Example: Searching for wom?n will find woman, women .

Search Tips

  • Use quotation marks (“”) to search for exact phrases.

  • Two word queries such as advertising campaigns are searched as an implicit AND.

  • Use special characters and operators to focus queries.

  • If a specific field is not entered with a search query, the default is to search across All Fields+ text (all indexed fields of the full record plus the full-text from ProQuest) or All Fields (no full text) (all indexed fields of the full record, but not including the full-text). This default is determined by your ProQuest administrator and the preference can also be chosen in the account preferences section of your My Research account. Please see the My Research section of this guide for additional information on creating a My Research account and changing preferences.

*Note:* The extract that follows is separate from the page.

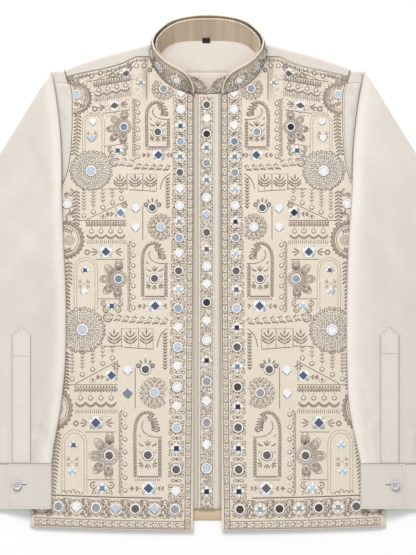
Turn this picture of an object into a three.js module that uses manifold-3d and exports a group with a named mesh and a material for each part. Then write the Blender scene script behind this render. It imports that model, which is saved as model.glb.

  • Historical and Linguistic Variants. This search feature expands the search query in two ways: by including variants from the CERL Thesaurus, and by including variant characters which were frequently used interchangeably by early modern printers. Both of these features are automatically included in all Quick Search queries, and can be included in other searches using the Find historical and linguistic variants checkbox on the Search page.

    CERL Thesaurus
    This collaborative project by members of the Consortium of European Research Libraries (CERL,, contains forms of imprint places, imprint names, personal names and corporate names found in found in Early Modern printed books, including variant spellings, forms in Latin and other languages, and pseudonyms. The Thesaurus, comprising more than 700,000 records, has been integrated into the search feature of Early European Books, allowing users to search for modern forms of city names in a variety of languages (Venezia, Venice, Venedig) and return hits for historical and Latin variants, or search for personal names such as Virgil and retrieve hits for 'Virgilius Maro, Publius' or 'Vergilio'.

    Typographical variants

    Early modern typographical conventions mean that in pre-1700 texts certain characters are often used interchangeably. For instance, the characters j and i are often exchanged, while the character u often appears as a v, and vice versa. As a result, the word Jupiter can appear as Iupiter, Jvpiter or Ivpiter.

    When you search with the Find historical and linguistic variants box checked, you will automatically retrieve instances of your search term in which these substitutions have taken place. The search automatically transposes i for j and vice versa, u for v, uu and vv for w, and other variants.

    Search fields affected:

    Quick Search
    automatically searches for both of these sets of variants

    field: this also searches for both sets of variants, if the box is checked

    Author, Place of publication, Printer/publisher name and Country
    : checking the box will enable searching for CERL Thesaurus variants, but not for typographical variants

    Title keyword(s)
    and Imprint: these fields preserve the original printed versions of title and imprint without standardization. Checking the box will enable searching for typographical variants, but not CERL variants.

    The other fields on the Search page (Bibliographic Number, Subject, Language, Source Library, Shelfmark) contain controlled data in modern, orthodox spelling. Checking the Find historical and linguistic variants box does not affect searches using these fields.